However, Redferne has now vanished from the universe in 1691. He will not be buried in 1719; nor will there be any plans in 1692 to bury him in that cemetery. Zamiel has not merely brought two people to the future; he has removed them from the past, such that history has changed. That means the book is not in Redferne's tomb, given that not yet having returned to the past he cannot have a grave on this first excursion to the future. In this history Redferne never reappears in 1691, so the decision concerning where to hide the book is made in 1692 without reference to his influence, and it is not in his grave.
However, Zamiel chose this moment because Redferne's grave was moved to its new location. Since that is no longer relevant, Zamiel will not bring the Warlock and Redferne there. The question, then, is where they go instead. That is, the book likely will be uncovered eventually, and when it is Zamiel will be waiting, and will snatch the warlock from his 1691 cell, accidentally bringing Redferne with him to that time. There are in this instance four possibilities; we will consider them next.
Zamiel brought the warlock to 1989 because the third part of the book, buried in Redferne's tomb, had at that moment been removed from consecrated ground and could be retrieved by a witch. We also observed that in accidentally bringing Redferne with him, he removed the book from the tomb and placed it somewhere else, and that this meant the book would not have become available at that moment and Zamiel would not have opened the portal. We now examine the four possible outcomes of that.
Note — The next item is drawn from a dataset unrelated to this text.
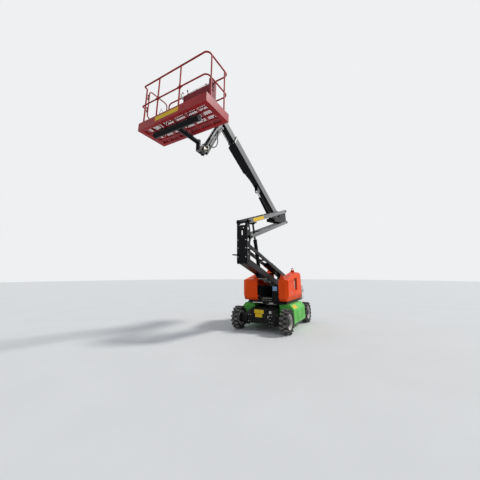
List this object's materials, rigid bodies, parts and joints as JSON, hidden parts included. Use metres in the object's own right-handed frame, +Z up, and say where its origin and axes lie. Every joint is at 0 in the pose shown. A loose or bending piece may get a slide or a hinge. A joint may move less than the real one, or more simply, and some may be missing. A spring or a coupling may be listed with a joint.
{
  "type": "articulating boom lift",
  "caption": "Self-propelled articulating boom lift: four-wheel chassis, slewing turntable with hoods, folding lower and upper arms, telescopic boom, jib and railed platform.",
  "frame": {"origin": "on the floor, under the middle of the machine's box at rest", "axes": "+X forward towards the platform, +Y to the machine's left, +Z up"},
  "size_m": [6.3104, 1.833, 5.7164],
  "materials": {
    "tyre": "matt black rubber",
    "rim": "pale grey paint",
    "black_steel": "semi-gloss black paint",
    "green_paint": "semi-gloss green paint",
    "orange_shell": "moulded orange shell",
    "weight_paint": "pale grey paint",
    "red_paint": "semi-gloss red paint",
    "rod_chrome": "ground chrome",
    "battery_case": "moulded case",
    "machined_steel": "machined steel",
    "floor_mesh": "painted mesh",
    "hose": "black hose",
    "console_case": "moulded case"
  },
  "bodies": {
    "chassis": {"chassis_frame": "black_steel", "side_box_left": "green_paint", "side_box_right": "green_paint", "drive_hub_left": "black_steel", "drive_hub_right": "black_steel", "rear_axle": "black_steel", "slew_ring": "machined_steel"},
    "knuckle_left": {"knuckle_left": "black_steel"},
    "knuckle_right": {"knuckle_right": "black_steel"},
    "tie_rod": {"tie_rod": "black_steel"},
    "steer_barrel": {"steer_cylinder": "black_steel"},
    "steer_rod": {"steer_rod": "rod_chrome"},
    "turntable": {"turntable_deck": "black_steel", "tower": "black_steel", "counterweight": "weight_paint", "hood_post_left": "black_steel", "hood_post_right": "black_steel", "battery_pack": "battery_case", "power_pack": "battery_case", "valve_boxes": "black_steel"},
    "hood_left": {"hood_left": "orange_shell"},
    "hood_right": {"hood_right": "orange_shell"},
    "lower_arm": {"lower_arm": "black_steel"},
    "lower_link": {"lower_link": "black_steel"},
    "riser": {"riser": "black_steel"},
    "upper_arm": {"upper_arm": "black_steel"},
    "upper_link": {"upper_link": "black_steel"},
    "knee": {"knee": "black_steel"},
    "arm_barrel": {"arm_cylinder": "black_steel"},
    "arm_rod": {"arm_rod": "rod_chrome"},
    "boom": {"boom": "black_steel", "cable_tray": "black_steel"},
    "inner_boom": {"inner_boom": "black_steel"},
    "boom_barrel": {"boom_cylinder": "black_steel"},
    "boom_rod": {"boom_rod": "rod_chrome"},
    "boom_head": {"boom_head": "black_steel"},
    "jib": {"jib_arm": "black_steel", "jib_hose": "hose"},
    "jib_link": {"jib_link": "black_steel"},
    "jib_head": {"jib_head": "black_steel"},
    "jib_barrel": {"jib_cylinder": "black_steel"},
    "jib_rod": {"jib_rod": "rod_chrome"},
    "platform": {"platform_support": "black_steel", "platform_frame": "red_paint", "platform_floor": "floor_mesh", "toe_board": "red_paint", "guardrail_front": "red_paint", "guardrail_left": "red_paint", "guardrail_rear": "red_paint", "console": "console_case"},
    "gate": {"gate": "red_paint"},
    "wheel_front_left": {"tyre_front_left": "tyre", "rim_front_left": "rim"},
    "wheel_front_right": {"tyre_front_right": "tyre", "rim_front_right": "rim"},
    "wheel_rear_left": {"tyre_rear_left": "tyre", "rim_rear_left": "rim"},
    "wheel_rear_right": {"tyre_rear_right": "tyre", "rim_rear_right": "rim"}
  },
  "joints": [
    {"name": "steer_left", "type": "hinge", "parent": "chassis", "child": "knuckle_left", "pos_m": [-2.82942, 0.64, 0.324], "axis": [0, 0, 1], "range_deg": [-30, 30]},
    {"name": "steer_right", "type": "hinge", "parent": "chassis", "child": "knuckle_right", "pos_m": [-2.82942, -0.64, 0.324], "axis": [0, 0, 1], "range_deg": [-30.02, 30.02]},
    {"name": "tie_rod_swing", "type": "hinge", "parent": "knuckle_left", "child": "tie_rod", "pos_m": [-2.68942, 0.64, 0.244], "axis": [0, 0, 1], "range_deg": [-30.02, 30.02]},
    {"name": "steer_barrel_swing", "type": "hinge", "parent": "chassis", "child": "steer_barrel", "pos_m": [-2.94942, 0.17, 0.324], "axis": [0, 0, 1], "range_deg": [-0.073, 0.073]},
    {"name": "steer_rod_slide", "type": "slide", "parent": "steer_barrel", "child": "steer_rod", "axis": [0, -1, 0], "range_m": [-0.06156, 0.06156]},
    {"name": "spin_front_left", "type": "hinge", "parent": "chassis", "child": "wheel_front_left", "pos_m": [-0.87042, 0.765, 0.324], "axis": [0, 1, 0], "continuous": true},
    {"name": "spin_front_right", "type": "hinge", "parent": "chassis", "child": "wheel_front_right", "pos_m": [-0.87042, -0.765, 0.324], "axis": [0, 1, 0], "continuous": true},
    {"name": "spin_rear_left", "type": "hinge", "parent": "knuckle_left", "child": "wheel_rear_left", "pos_m": [-2.82942, 0.765, 0.324], "axis": [0, 1, 0], "continuous": true},
    {"name": "spin_rear_right", "type": "hinge", "parent": "knuckle_right", "child": "wheel_rear_right", "pos_m": [-2.82942, -0.765, 0.324], "axis": [0, 1, 0], "continuous": true},
    {"name": "slew", "type": "hinge", "parent": "chassis", "child": "turntable", "pos_m": [-1.84842, 0, 0.725], "axis": [0, 0, 1], "continuous": true},
    {"name": "hood_left_swing", "type": "hinge", "parent": "turntable", "child": "hood_left", "pos_m": [-1.12442, 0.456, 0.93], "axis": [0, 0, -1], "range_deg": [0, 75]},
    {"name": "hood_right_swing", "type": "hinge", "parent": "turntable", "child": "hood_right", "pos_m": [-1.12442, -0.226, 0.93], "axis": [0, 0, 1], "range_deg": [0, 75]},
    {"name": "arms_lift", "type": "hinge", "parent": "turntable", "child": "lower_arm", "pos_m": [-2.79842, 0, 1.043], "axis": [0, -1, 0], "range_deg": [-17, 18]},
    {"name": "lower_link_swing", "type": "hinge", "parent": "turntable", "child": "lower_link", "pos_m": [-2.79842, 0, 1.482], "axis": [0, -1, 0], "range_deg": [-17.02, 18.02]},
    {"name": "riser_swing", "type": "hinge", "parent": "lower_arm", "child": "riser", "pos_m": [0.20151, 0, 1.96017], "axis": [0, -1, 0], "range_deg": [-18.02, 17.02]},
    {"name": "upper_arm_swing", "type": "hinge", "parent": "riser", "child": "upper_arm", "pos_m": [0.20151, 0, 3.04617], "axis": [0, -1, 0], "range_deg": [-18.02, 17.02]},
    {"name": "upper_link_swing", "type": "hinge", "parent": "riser", "child": "upper_link", "pos_m": [0.12551, 0, 2.61217], "axis": [0, -1, 0], "range_deg": [-18.02, 17.02]},
    {"name": "knee_swing", "type": "hinge", "parent": "upper_arm", "child": "knee", "pos_m": [-2.92989, 0, 4.04553], "axis": [0, -1, 0], "range_deg": [-17.02, 18.02]},
    {"name": "arm_barrel_swing", "type": "hinge", "parent": "lower_arm", "child": "arm_barrel", "pos_m": [-0.79627, 0, 1.54009], "axis": [0, -1, 0], "range_deg": [-9.71, 9.17]},
    {"name": "arm_rod_slide", "type": "slide", "parent": "arm_barrel", "child": "arm_rod", "axis": [0.2604, 0, 0.9655], "range_m": [-0.41688, 0.44138]},
    {"name": "boom_lift", "type": "hinge", "parent": "knee", "child": "boom", "pos_m": [-2.39889, 0, 3.67053], "axis": [0, -1, 0], "range_deg": [-15, 48]},
    {"name": "boom_barrel_swing", "type": "hinge", "parent": "knee", "child": "boom_barrel", "pos_m": [-1.84889, 0, 3.49053], "axis": [0, -1, 0], "range_deg": [-16.85, 53.88]},
    {"name": "boom_rod_slide", "type": "slide", "parent": "boom_barrel", "child": "boom_rod", "axis": [0.8309, 0, 0.5564], "range_m": [-0.14051, 0.44854]},
    {"name": "boom_extend", "type": "slide", "parent": "boom", "child": "inner_boom", "axis": [0.891, 0, 0.454], "range_m": [0, 1.2]},
    {"name": "head_level", "type": "hinge", "parent": "inner_boom", "child": "boom_head", "pos_m": [1.39642, 0, 5.53699], "axis": [0, -1, 0], "range_deg": [-48.02, 15.02]},
    {"name": "jib_lift", "type": "hinge", "parent": "boom_head", "child": "jib", "pos_m": [1.46642, 0, 5.43699], "axis": [0, -1, 0], "range_deg": [-6, 126]},
    {"name": "jib_link_swing", "type": "hinge", "parent": "boom_head", "child": "jib_link", "pos_m": [1.46642, 0, 5.28699], "axis": [0, -1, 0], "range_deg": [-6.02, 126.02]},
    {"name": "jib_head_level", "type": "hinge", "parent": "jib", "child": "jib_head", "pos_m": [2.03142, 0, 4.45838], "axis": [0, -1, 0], "range_deg": [-126.02, 6.02]},
    {"name": "jib_barrel_swing", "type": "hinge", "parent": "boom_head", "child": "jib_barrel", "pos_m": [1.46642, 0, 5.28699], "axis": [0, -1, 0], "range_deg": [-6.07, 127]},
    {"name": "jib_rod_slide", "type": "slide", "parent": "jib_barrel", "child": "jib_rod", "axis": [0.5634, 0, -0.8262], "range_m": [-0.01375, 0.27877]},
    {"name": "platform_turn", "type": "hinge", "parent": "jib_head", "child": "platform", "pos_m": [2.26742, 0, 4.42238], "axis": [0, 0, 1], "range_deg": [-90, 90]},
    {"name": "gate_swing", "type": "hinge", "parent": "platform", "child": "gate", "pos_m": [3.01112, -0.8952, 5.32238], "axis": [0, 0, -1], "range_deg": [0, 90]}
  ],
  "couplings": [
    {"joint": "steer_right", "follows": "steer_left", "ratio": 1},
    {"joint": "tie_rod_swing", "follows": "steer_left", "ratio": -1},
    {"joint": "steer_barrel_swing", "follows": "steer_left", "ratio": -0.001779},
    {"joint": "steer_rod_slide", "follows": "steer_left", "m_per_rad": 0.11663},
    {"joint": "lower_link_swing", "follows": "arms_lift", "ratio": 1},
    {"joint": "riser_swing", "follows": "arms_lift", "ratio": -1},
    {"joint": "upper_arm_swing", "follows": "arms_lift", "ratio": -1},
    {"joint": "upper_link_swing", "follows": "arms_lift", "ratio": -1},
    {"joint": "knee_swing", "follows": "arms_lift", "ratio": 1},
    {"joint": "arm_barrel_swing", "follows": "arms_lift", "ratio": -0.53847},
    {"joint": "arm_rod_slide", "follows": "arms_lift", "m_per_rad": 1.4034},
    {"joint": "boom_barrel_swing", "follows": "boom_lift", "ratio": 1.1221},
    {"joint": "boom_rod_slide", "follows": "boom_lift", "m_per_rad": 0.53481},
    {"joint": "head_level", "follows": "boom_lift", "ratio": -1},
    {"joint": "jib_link_swing", "follows": "jib_lift", "ratio": 1},
    {"joint": "jib_head_level", "follows": "jib_lift", "ratio": -1},
    {"joint": "jib_barrel_swing", "follows": "jib_lift", "ratio": 1.0078},
    {"joint": "jib_rod_slide", "follows": "jib_lift", "m_per_rad": 0.12654}
  ]
}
It is possible that the book was placed somewhere that would remain consecrated to the end of time. If it were placed in a tomb beneath a church, the ground of the burial chamber would remain consecrated. The church itself might fall into disuse, but whatever was done with it in the future, the burial site beneath it would remain consecrated. We might suppose the church would be demolished; but the burial chamber would remain beneath it as civilization built atop it. Perhaps someday it might be desecrated, when Boston itself is little more than an archaeological dig site; but perhaps the world will end before that happens. However, in that case there would never be a version of history in which the book was in Redferne's tomb, and the story could never begin.
Perhaps it is placed on holy ground elsewhere and also meets the eventual fate of moving to non-consecrated ground, but sometime after 1989. That, though, creates a new problem. In the original history, we have Zamiel waiting for the pages to become available, and then snatching the warlock when they do; this moves the pages elsewhere, with the result that in 1989 Zamiel is still awaiting their emergence, and he fails to grab the wizard. When he fails to do so, though, he restores the original history in which the pages are in Redferne's tomb. We have an infinity loop, in which if the trip is made it will not be made, and if it is not made it will be made.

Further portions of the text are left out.